Just saying (having played those games a good deal) that the first games (esp. FO2) have so many random things made up on the fly and thrown in, I can't really draw a line between them and 3/Vegas on this basis. Do I really need to list all the weirdness added in FO2?
- GECKs
-reFEVed smart deathclaws (speak Oxford english and look human in a cloak)
- you're suddenly in a gangster movie town
- Chinatown
- poor mining town but a prof has intelligent radscorps in the corner
- only 1 car survived the war (cuz cars are the 1st thing that is destroyed by radiation)
and on and on and on.

Anyway let's please go back to discussing 4.
Didn't mean to interrupt.
First of all, some of this "weirdness" can easily be glossed over because they are either irrevelant to the plot or lore of the game, is an easter egg/reference to a certain part of media (i.e. the intelligent radscopion), or are just not random in the slightest. Secondly, the game never implies that only one car survived after the Great War. Third, why the hell is New Reno added into the list? The game takes place 164 years after the war, a "gangster movie town" was bound to happen somewhere in the States. Chinatown is debatable. The GECK was not some random idea thrown into the plot without any thought, though you could consider The Chosen One's tribe's understanding of the GECK as weird. Intelligent deathclaws is the only argument I cannot counter. Again, all you doing is over exaggerating how random and inconsistent the first two games are. Fallout 2 was inconsistent in the sense that it retconned certain aspects of Fallout 1's plot, but it is nowhere as bad as it was in Fallout 3 (at least, not in terms of inconsistency and randomness of writing). Fallout 1 had almost nothing inconsistent or weird about it at all; the tone of the game was much more serious, felt the most post-apocalyptic, and had the best writing out of the entire series.
 
I kind of like the fact a complex beast like a PA requires a basic training. In Fallout 1, since you can (almost?) only obtain it from the BoS, I simply thought it would be a kind of ommision of the fact you received it at the time you were given one, with Fallout 2's being the only one unavoidable inconsistency. Now, once they decided it required training to put yourself an armor, it is completely unintuitive that when they make it a friggin' tank you don't. Then, people who aren't smart enough to establish an economy that doesn't depend on them going out there, risking their own lives to raid villages are somehow smart enough to scavenge and fix power armors (who actually took quite a bit of work from the BoS, nonetheless) is just irritating. The whole "raider power armor" has nothing to do in a Fallout game.
 
You can say what ever you want, but even the whacky stuff - like New Reno - had pretty good writing, and tons of quests with consequences. I mean the mafia families alone, are better than ANYTHING I have seen in F3, when it comes to characters, quests, and complexity.
 
PS: particularly on the vaults experiments, it is a reasonable retcon. In Fallout 1 your opinion on the vaults is mostly based on you living in one and meeting Shady Sands, both groups being under the same belief as you, with the exception of the overseer (who's there to lie to you, actually). It might not be a good addition, but it is well done. It doesn't change something that was already written as being the opposite, but just against the opinion of the first PC. You never read documents from the vaults' creators in Fallout 1 stating they were actually made to protect.
 
I still loath this idea. A lot. I am not sure at which point they became experiments - was that already mentioned in Fallout 2? I am not sure right now. BUt who ever came up with that idea ... probably had a really bad moment or something.
 
I still loath this idea. A lot. I am not sure at which point they became experiments - was that already mentioned in Fallout 2? I am not sure right now. BUt who ever came up with that idea ... probably had a really bad moment or something.

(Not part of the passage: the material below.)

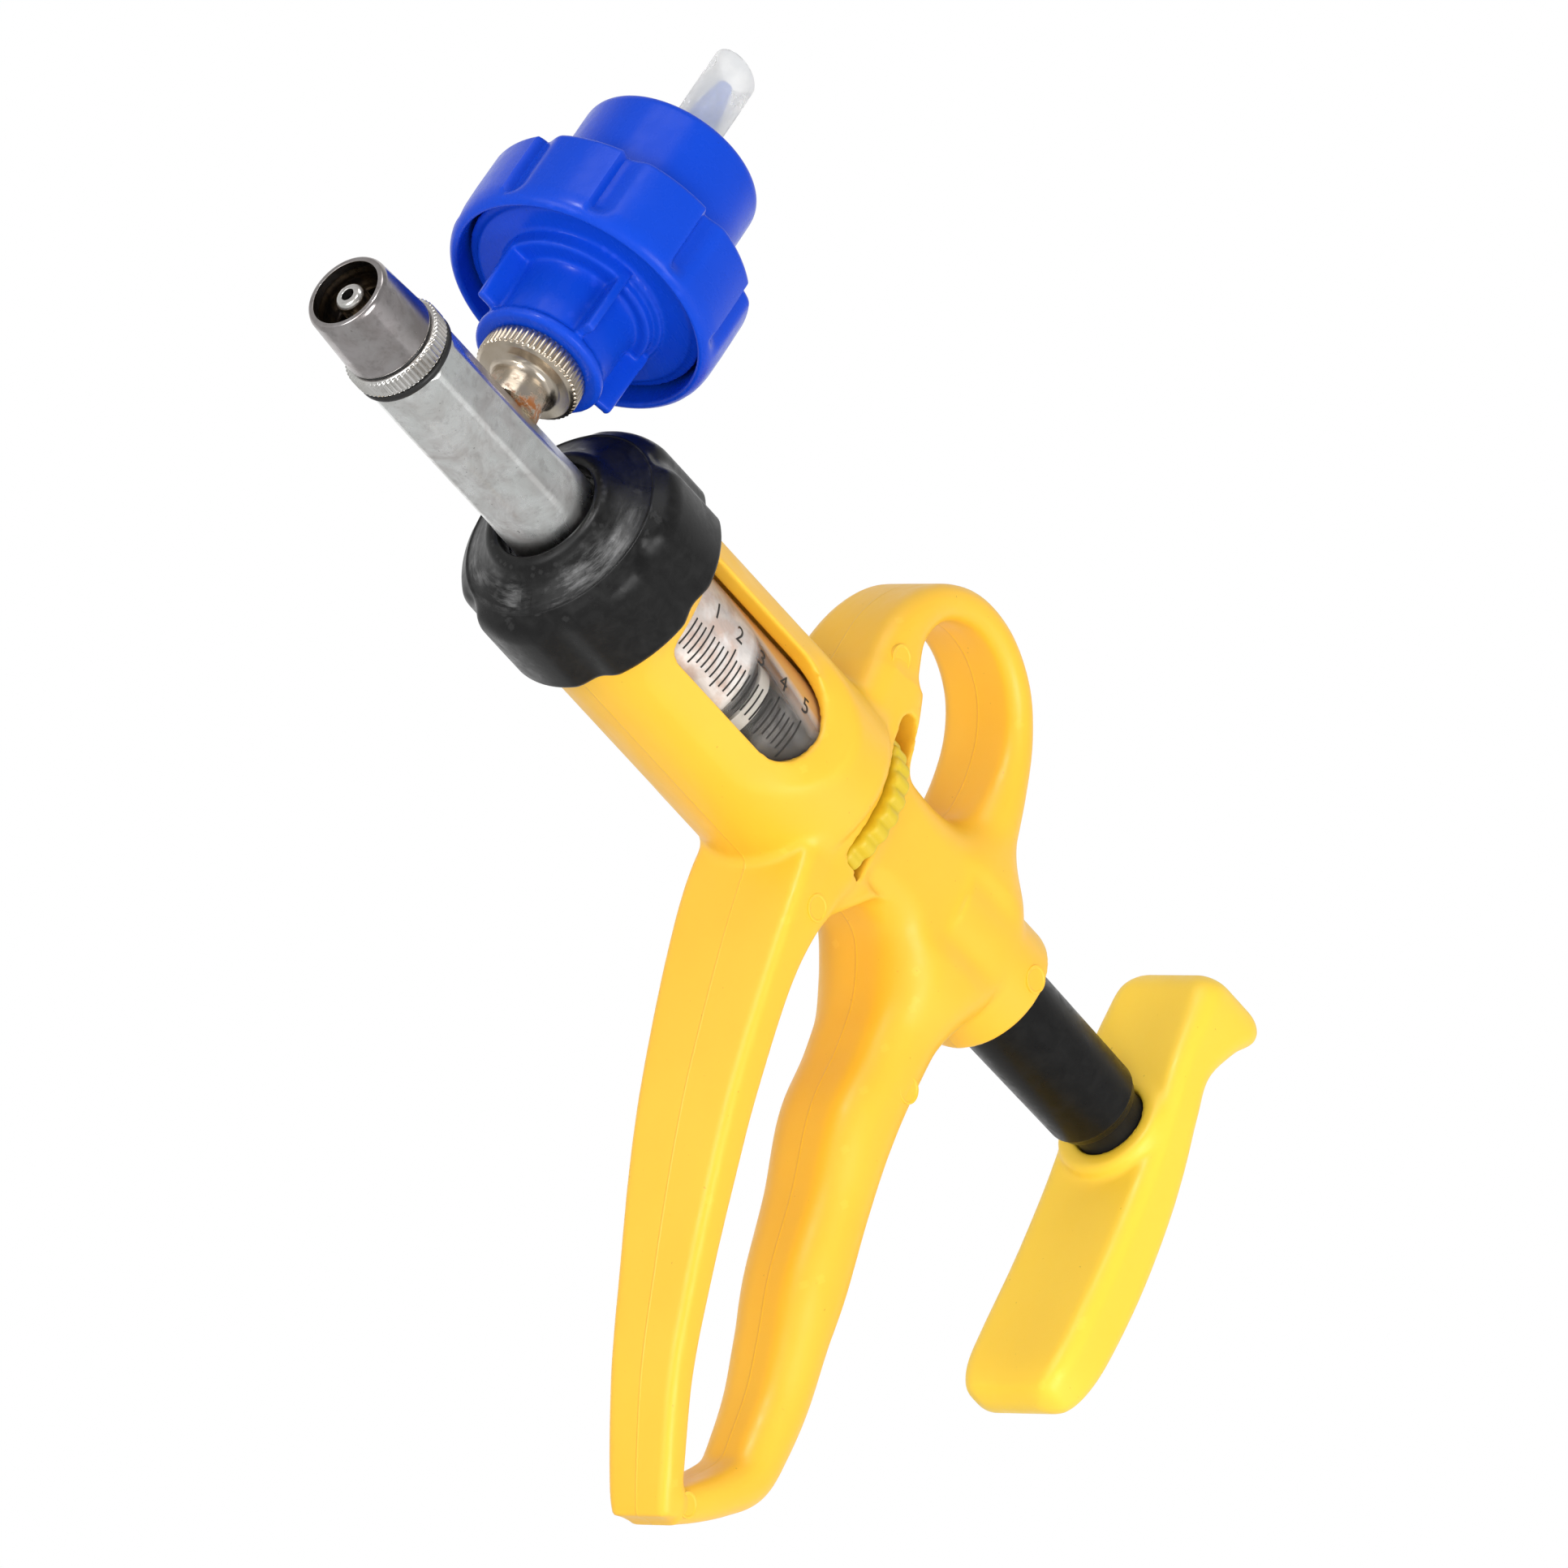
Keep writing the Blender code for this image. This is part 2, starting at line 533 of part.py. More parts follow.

I'm not 100% sure if they were actually mentioned to be experiments or if it was planned to be that way and wasn't (what I know for sure is that a terminal mentions it in the RP, and the RP is pretty much loyal to design documents for the original game), but my point was that this particular retcon, while as with any plot device one can like it or dislike it, was well executed. I personally don't care that much about that part, but I think it was smart in the sense that it added the possibility to explore more stories. It devolved into a theme park too soon, though.
 
Wasn't it in Van Buren that it was explained that the vaults were experiments to test humans under various conditions because some part of the government planned to take a space-trip to another planet that ain't fucked up and start anew but wanted to make sure that they knew of every possible scenario that could play out on this spacetrip? It's been a while since I read 'em. I might be misremembering.